Your task is to copy every line of this material exactly.
***
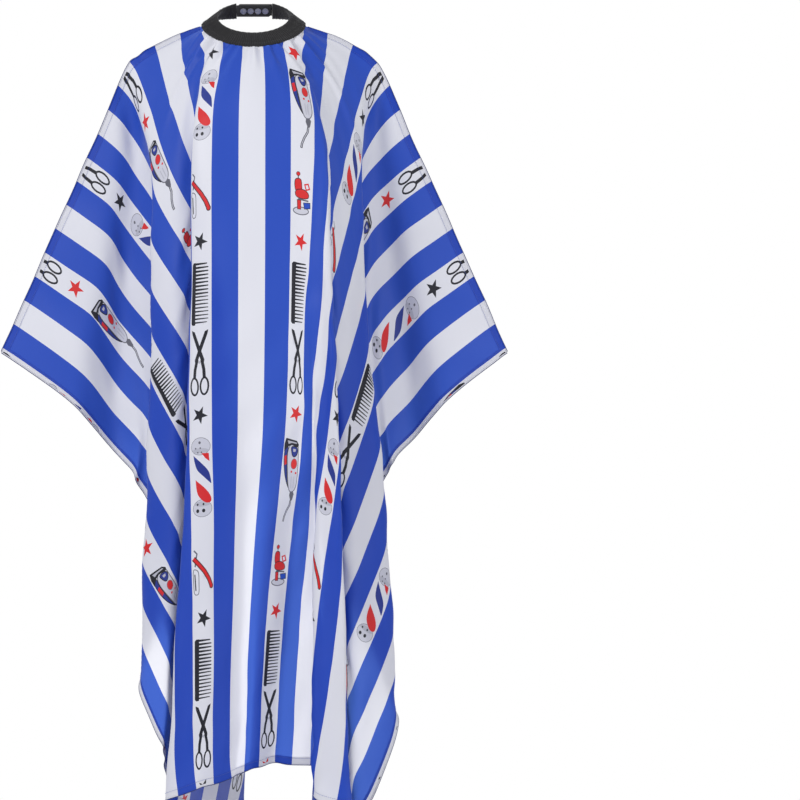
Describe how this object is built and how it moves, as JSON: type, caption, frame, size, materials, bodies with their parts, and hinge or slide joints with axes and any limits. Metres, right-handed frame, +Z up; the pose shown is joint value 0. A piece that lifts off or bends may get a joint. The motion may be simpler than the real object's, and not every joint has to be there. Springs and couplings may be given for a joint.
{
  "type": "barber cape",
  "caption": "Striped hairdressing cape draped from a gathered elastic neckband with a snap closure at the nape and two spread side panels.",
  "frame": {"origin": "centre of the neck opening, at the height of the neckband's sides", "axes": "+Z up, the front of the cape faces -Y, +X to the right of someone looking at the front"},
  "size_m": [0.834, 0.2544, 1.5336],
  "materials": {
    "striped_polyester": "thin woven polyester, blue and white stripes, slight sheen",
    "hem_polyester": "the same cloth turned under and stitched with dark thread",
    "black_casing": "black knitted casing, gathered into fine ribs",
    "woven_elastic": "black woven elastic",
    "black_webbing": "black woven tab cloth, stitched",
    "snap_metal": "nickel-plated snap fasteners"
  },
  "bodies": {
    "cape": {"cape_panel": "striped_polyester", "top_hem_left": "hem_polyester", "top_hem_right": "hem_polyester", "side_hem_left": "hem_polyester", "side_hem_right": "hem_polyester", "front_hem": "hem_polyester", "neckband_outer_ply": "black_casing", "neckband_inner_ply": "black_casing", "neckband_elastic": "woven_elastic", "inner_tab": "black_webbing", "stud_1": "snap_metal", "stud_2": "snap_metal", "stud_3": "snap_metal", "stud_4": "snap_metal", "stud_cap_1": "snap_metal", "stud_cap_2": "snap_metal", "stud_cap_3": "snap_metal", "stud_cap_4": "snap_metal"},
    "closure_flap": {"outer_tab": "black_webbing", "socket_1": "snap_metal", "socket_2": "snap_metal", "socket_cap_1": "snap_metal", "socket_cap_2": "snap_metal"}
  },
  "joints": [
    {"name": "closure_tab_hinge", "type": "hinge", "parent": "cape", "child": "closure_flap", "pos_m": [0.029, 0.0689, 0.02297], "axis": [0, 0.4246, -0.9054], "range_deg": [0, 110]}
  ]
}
***
▶ [Reply to the task]
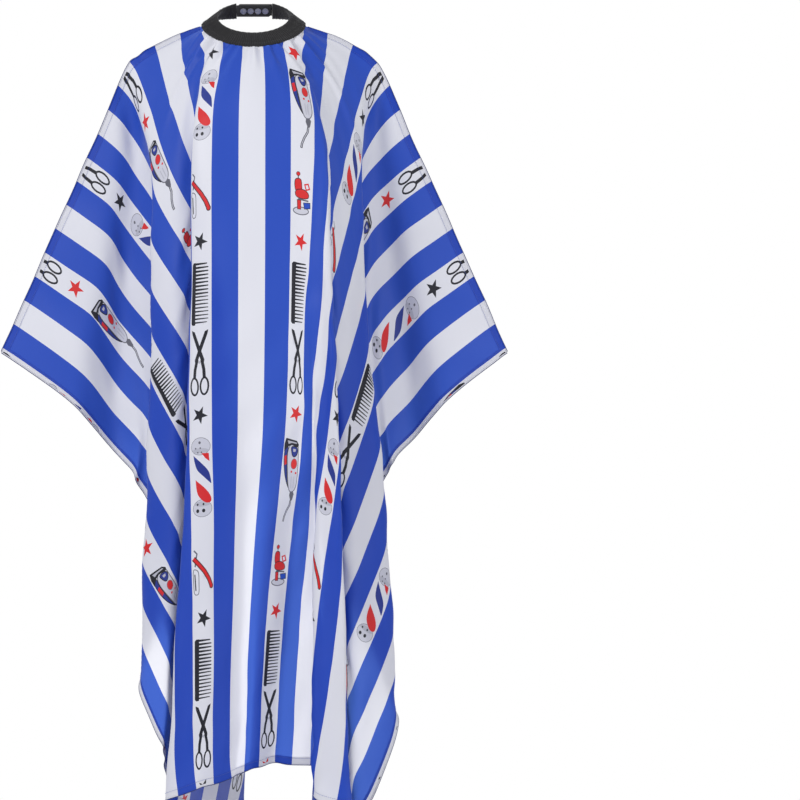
Describe how this object is built and how it moves, as JSON: type, caption, frame, size, materials, bodies with their parts, and hinge or slide joints with axes and any limits. Metres, right-handed frame, +Z up; the pose shown is joint value 0. A piece that lifts off or bends may get a joint. The motion may be simpler than the real object's, and not every joint has to be there. Springs and couplings may be given for a joint.
{
  "type": "barber cape",
  "caption": "Striped hairdressing cape draped from a gathered elastic neckband with a snap closure at the nape and two spread side panels.",
  "frame": {"origin": "centre of the neck opening, at the height of the neckband's sides", "axes": "+Z up, the front of the cape faces -Y, +X to the right of someone looking at the front"},
  "size_m": [0.834, 0.2544, 1.5336],
  "materials": {
    "striped_polyester": "thin woven polyester, blue and white stripes, slight sheen",
    "hem_polyester": "the same cloth turned under and stitched with dark thread",
    "black_casing": "black knitted casing, gathered into fine ribs",
    "woven_elastic": "black woven elastic",
    "black_webbing": "black woven tab cloth, stitched",
    "snap_metal": "nickel-plated snap fasteners"
  },
  "bodies": {
    "cape": {"cape_panel": "striped_polyester", "top_hem_left": "hem_polyester", "top_hem_right": "hem_polyester", "side_hem_left": "hem_polyester", "side_hem_right": "hem_polyester", "front_hem": "hem_polyester", "neckband_outer_ply": "black_casing", "neckband_inner_ply": "black_casing", "neckband_elastic": "woven_elastic", "inner_tab": "black_webbing", "stud_1": "snap_metal", "stud_2": "snap_metal", "stud_3": "snap_metal", "stud_4": "snap_metal", "stud_cap_1": "snap_metal", "stud_cap_2": "snap_metal", "stud_cap_3": "snap_metal", "stud_cap_4": "snap_metal"},
    "closure_flap": {"outer_tab": "black_webbing", "socket_1": "snap_metal", "socket_2": "snap_metal", "socket_cap_1": "snap_metal", "socket_cap_2": "snap_metal"}
  },
  "joints": [
    {"name": "closure_tab_hinge", "type": "hinge", "parent": "cape", "child": "closure_flap", "pos_m": [0.029, 0.0689, 0.02297], "axis": [0, 0.4246, -0.9054], "range_deg": [0, 110]}
  ]
}